Windows 365 vs Azure Virtual Desktop

Both Windows 365 and Azure Virtual Desktop are based on an Azure Virtual Desktop control plane and the way those cloud desktop solutions are seemingly identical might leave you scratching your head a bit. Even though the similarity does exist, the solutions differ in their transactional models. In Microsoft 365 you will find a full functioning provisioned desktop, while Azure Virtual Desktop will let you pay according to the resources used.

Users of Windows 365 can install Windows 10 or Windows 11 in the system. Azure Virtual Desktop handles Windows 10 Enterprise multi-session, Windows 10 Enterprise, Windows 7 Enterprise, Windows Server 2019, Windows Server 2016, and Windows Server 2012 R2. If a company seeks a simple, cost-effective way to deploy desktops on the cloud with as few management requirements as possible, then Windows 365 is a great pick.
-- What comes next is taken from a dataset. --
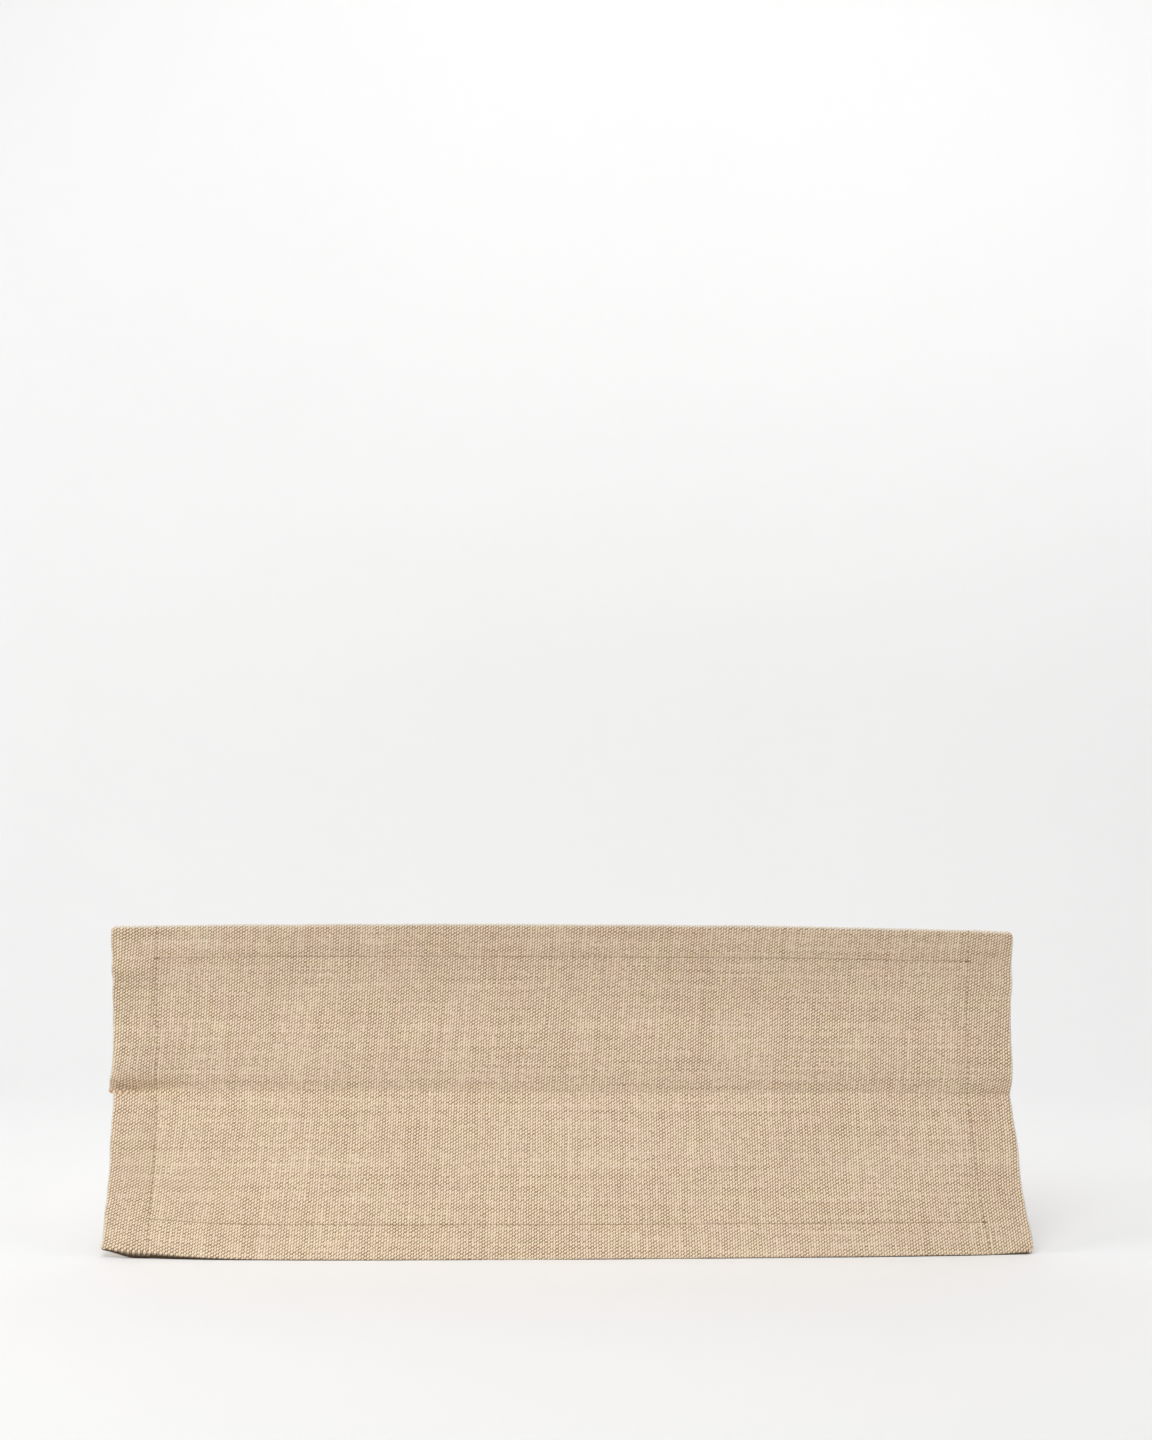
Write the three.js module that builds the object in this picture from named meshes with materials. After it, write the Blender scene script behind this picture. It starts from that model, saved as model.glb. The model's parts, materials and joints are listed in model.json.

Azure Virtual Desktop is more preferable by businesses with infrequent virtual desktop users, like those aiming to use it as part of their disaster recovery strategy.

Overall, Windows 365 solves different challenges for organizations by offering the flexibility and predictability of spending on unified communications, collaboration, and business productivity. In addition, it significantly reduces the cost of deploying on-premises servers.